Pixel-Level GPS Localization and Denoising using Computer Vision and 6G Communication Beams

TL;DR

This paper introduces a multi-modal sensing framework combining visual data and advanced wireless signals to significantly improve GPS localization accuracy to sub-meter levels, especially useful for high-mobility applications in 5G and beyond.

Contribution

It presents a novel sensor fusion approach that integrates computer vision and 6G communication beams for enhanced GPS de-noising and site-specific data characterization.

Findings

Localization error reduced to sub-meter levels

Effective in realistic V2I scenarios

Enhances GPS reliability in challenging environments

Abstract

Accurate localization is crucial for various applications, including autonomous vehicles and next-generation wireless networks. However, the reliability and precision of Global Navigation Satellite Systems (GNSS), such as the Global Positioning System (GPS), are compromised by multi-path errors and non-line-of-sight scenarios.

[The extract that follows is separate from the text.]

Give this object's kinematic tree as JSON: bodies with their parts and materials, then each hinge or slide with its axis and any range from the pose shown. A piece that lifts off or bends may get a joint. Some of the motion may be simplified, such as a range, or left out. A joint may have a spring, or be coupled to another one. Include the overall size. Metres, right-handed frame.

This paper presents a novel approach to enhance GPS accuracy by combining visual data from RGB cameras with wireless signals captured at millimeter-wave (mmWave) and sub-terahertz (sub-THz) basestations. We propose a sensing-aided framework for (i) site-specific GPS data characterization and (ii) GPS position de-noising that utilizes multi-modal visual and wireless information. Our approach is validated in a realistic Vehicle-to-Infrastructure (V2I) scenario using a comprehensive real-world dataset, demonstrating a substantial reduction in localization error to sub-meter levels. This method represents a significant advancement in achieving precise localization, particularly beneficial for high-mobility applications in 5G and beyond networks.